Now this is how you report fatality involving MDMA
February 17, 2010
My readers are no doubt becoming a little bored with this but I assure you I do not bother to blog every one that pops up. Yes, another tragedy. A life cut short at 19 years of age because of the recreational drug MDMA, aka Ecstasy.
Friend Darren Anscombe said: ‘Me and him took some.
‘We were having a laugh at that time. I went into the kitchen and heard Danny’s girlfriend scream.
‘I went into the front room and he was lying on the floor, lifeless.’
Mr Anscombe dialled 999 and under instruction from the operator, carried out chest compressions until paramedics arrived.
Mr Anscombe said Daryl had been ‘happy’ that night but starting ‘acting strangely’.
Here is what I like about the reporting on this. They head off much speculation this way:
Dr Barbara Borek, forensic pathologist, said: ‘Toxicological analysis has detected the presence of a potentially fatal concentration of MDMA, commonly known as ecstasy.’

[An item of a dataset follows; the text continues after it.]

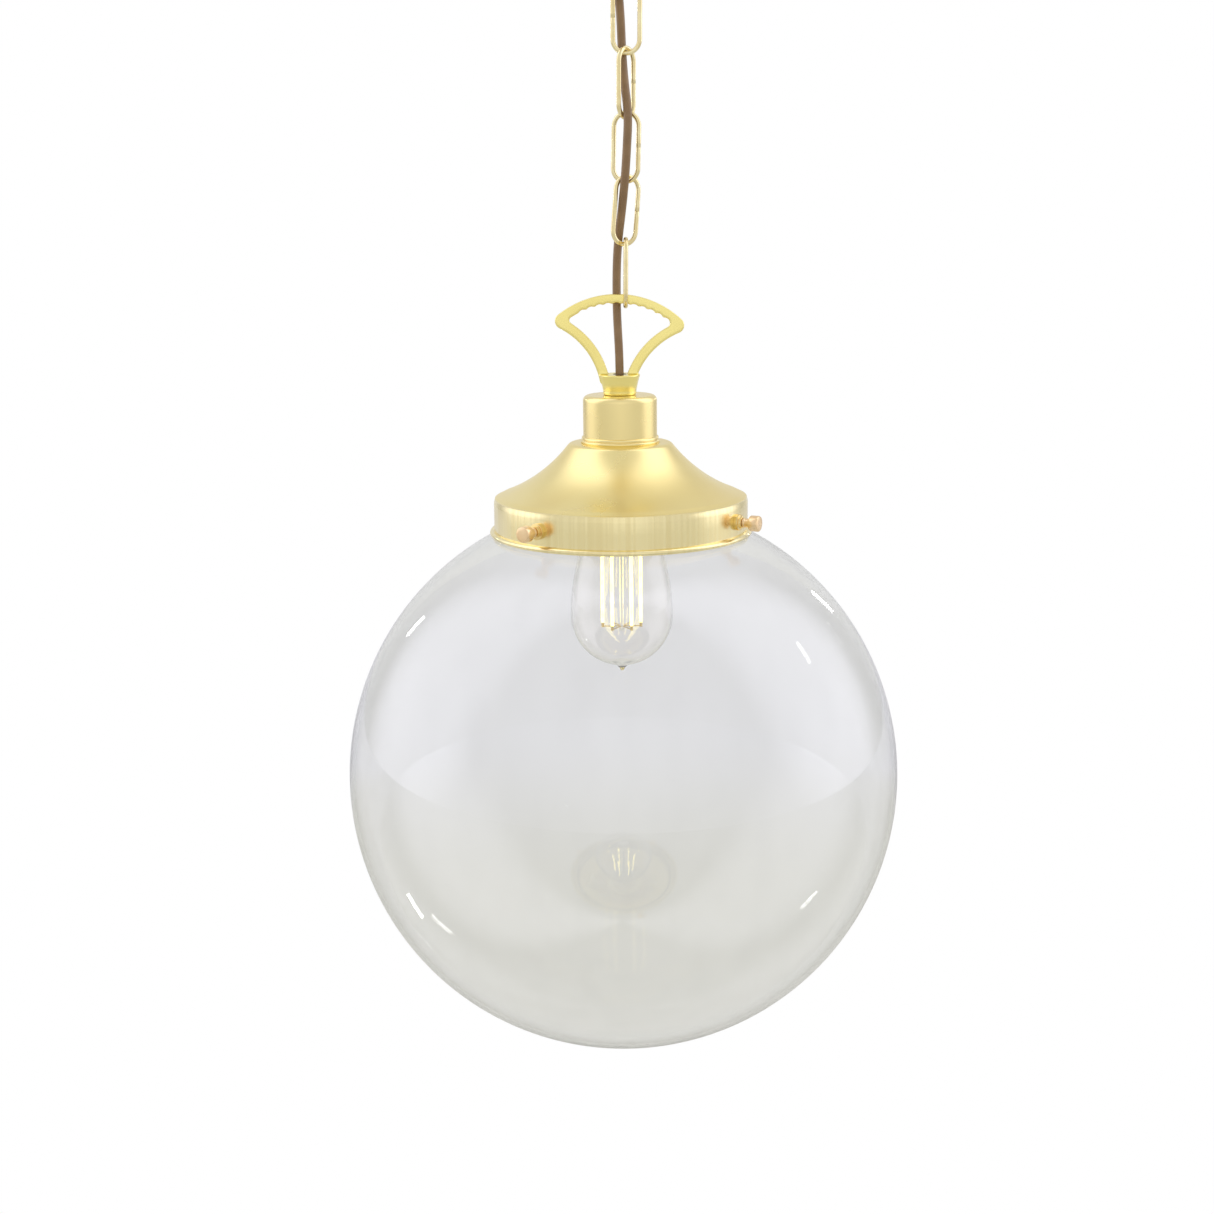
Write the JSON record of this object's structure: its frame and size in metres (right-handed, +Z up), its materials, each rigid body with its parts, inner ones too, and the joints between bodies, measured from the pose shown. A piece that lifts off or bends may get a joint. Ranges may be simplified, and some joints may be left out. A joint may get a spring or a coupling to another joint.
{
  "type": "globe pendant light",
  "caption": "Clear glass globe pendant light with a spun brass gallery and thumb screws, hung by a fan-shaped loop and oval-link chain from a ceiling rose.",
  "frame": {"origin": "on the ceiling plane, on the axis of the rose, midway between the bracket's two screw slots", "axes": "+Z up into the ceiling; -Y towards the front, where two thumb screws show; +X to the right"},
  "size_m": [0.3472, 0.347, 0.7504],
  "materials": {
    "brass": "polished, lacquered",
    "bright_brass": "polished, lemon tone",
    "chain_brass": "polished wire",
    "turned_brass": "turned, fine rings",
    "zinc_steel": "zinc plated",
    "holder_metal": "satin",
    "screw_shell": "nickel-flashed, plain",
    "porcelain": "glazed",
    "clear_glass": "clear, blown",
    "bulb_glass": "clear, thin",
    "black_glass": "fused glass bead",
    "solder": "soldered",
    "filament": "glowing phosphor",
    "support_wire": "drawn wire",
    "brown_flex": "satin brown sheath",
    "core_plastic": "satin",
    "bush_plastic": "satin",
    "block_plastic": "moulded"
  },
  "bodies": {
    "ceiling_rose": {"mounting_bracket": "zinc_steel", "rose_nipple": "brass", "rose_nuts": "brass", "rose_cover": "brass", "rose_loop": "brass", "rose_bush": "bush_plastic", "terminal_block": "block_plastic", "terminal_screws": "zinc_steel", "rose_flex": "brown_flex", "rose_core_wires": "core_plastic", "flex_7": "brown_flex"},
    "link_6": {"chain_link_6": "chain_brass", "flex_6": "brown_flex"},
    "link_5": {"chain_link_5": "chain_brass", "flex_5": "brown_flex"},
    "link_4": {"chain_link_4": "chain_brass", "flex_4": "brown_flex"},
    "link_3": {"chain_link_3": "chain_brass", "flex_3": "brown_flex"},
    "link_2": {"chain_link_2": "chain_brass", "flex_2": "brown_flex"},
    "link_1": {"chain_link_1": "chain_brass", "flex_1": "brown_flex"},
    "lamp": {"suspension_loop": "bright_brass", "cord_bush": "bush_plastic", "lamp_nipple": "brass", "neck_cup": "brass", "cup_nut": "brass", "gallery": "brass", "screw_bosses": "turned_brass", "holder_cap": "holder_metal", "holder_body": "holder_metal", "shade_ring": "brass", "holder_insulator": "porcelain", "holder_thread": "screw_shell", "holder_contact": "zinc_steel", "holder_terminals": "zinc_steel", "lamp_flex": "brown_flex", "lamp_core_wires": "core_plastic"},
    "globe": {"glass_globe": "clear_glass"},
    "screw_1": {"thumb_screw_1": "turned_brass"},
    "screw_2": {"thumb_screw_2": "turned_brass"},
    "screw_3": {"thumb_screw_3": "turned_brass"},
    "bulb": {"bulb_glass": "bulb_glass", "bulb_cap": "screw_shell", "bulb_insulator": "black_glass", "bulb_contact": "solder", "bulb_stem": "bulb_glass", "bulb_filaments": "filament", "bulb_supports": "support_wire"}
  },
  "joints": [
    {"name": "link_6_swing", "type": "hinge", "parent": "ceiling_rose", "child": "link_6", "pos_m": [0, 0, -0.0625], "axis": [1, 0, 0], "range_deg": [-12, 12], "deforming": ["flex_7"]},
    {"name": "link_5_swing", "type": "hinge", "parent": "link_6", "child": "link_5", "pos_m": [0, 0, -0.0985], "axis": [0, 1, 0], "range_deg": [-12, 12], "deforming": ["flex_6"]},
    {"name": "link_4_swing", "type": "hinge", "parent": "link_5", "child": "link_4", "pos_m": [0, 0, -0.1354], "axis": [1, 0, 0], "range_deg": [-12, 12], "deforming": ["flex_5"]},
    {"name": "link_3_swing", "type": "hinge", "parent": "link_4", "child": "link_3", "pos_m": [0, 0, -0.1723], "axis": [0.5592, 0.829, 0], "range_deg": [-12, 12], "deforming": ["flex_4"]},
    {"name": "link_2_swing", "type": "hinge", "parent": "link_3", "child": "link_2", "pos_m": [0, 0, -0.20919], "axis": [0.9336, -0.3584, 0], "range_deg": [-12, 12], "deforming": ["flex_3"]},
    {"name": "link_1_swing", "type": "hinge", "parent": "link_2", "child": "link_1", "pos_m": [0, 0, -0.2459], "axis": [0.8572, 0.515, 0], "range_deg": [-12, 12], "deforming": ["flex_2"]},
    {"name": "lamp_swing", "type": "hinge", "parent": "link_1", "child": "lamp", "pos_m": [0, 0, -0.2828], "axis": [0, 1, 0], "range_deg": [-15, 15], "deforming": ["flex_1"]},
    {"name": "globe_drop", "type": "slide", "parent": "lamp", "child": "globe", "axis": [0.0105, 0, -0.9999], "range_m": [0, 0.0065]},
    {"name": "thumb_screw_1_out", "type": "slide", "parent": "lamp", "child": "screw_1", "axis": [-0.6225, -0.7826, -0.0065], "range_m": [0, 0.0065]},
    {"name": "thumb_screw_2_out", "type": "slide", "parent": "lamp", "child": "screw_2", "axis": [0.8829, -0.4695, 0.0092], "range_m": [0, 0.0065]},
    {"name": "thumb_screw_3_out", "type": "slide", "parent": "lamp", "child": "screw_3", "axis": [-0.2334, 0.9724, -0.0024], "range_m": [0, 0.0065]},
    {"name": "bulb_out", "type": "slide", "parent": "lamp", "child": "bulb", "axis": [0.0105, 0, -0.9999], "range_m": [0, 0.026]}
  ],
  "couplings": [
    {"joint": "thumb_screw_1_out", "follows": "globe_drop", "ratio": 1},
    {"joint": "thumb_screw_2_out", "follows": "globe_drop", "ratio": 1},
    {"joint": "thumb_screw_3_out", "follows": "globe_drop", "ratio": 1}
  ]
}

Tests showed there was 4,491mg of the drug per litre in his blood.
Age 32, cardiac arrest….
December 21, 2009
Sigh.
Le Sigh.
A young actor is dead at 32 of cardiac arrest. At least that is what the early reporting is saying. Also that Brittany Murphy collapsed in the shower. Some additional reporting indicates that she’d lost a great deal of weight recently, some photographs that have been published seem to confirm that impression. Some suggestion of her being on multiple prescription drugs for multiple unnamed ailments.
Dammit.
’cause you know what is coming next. My only questions are “Which drugs?” and “In what combination?”.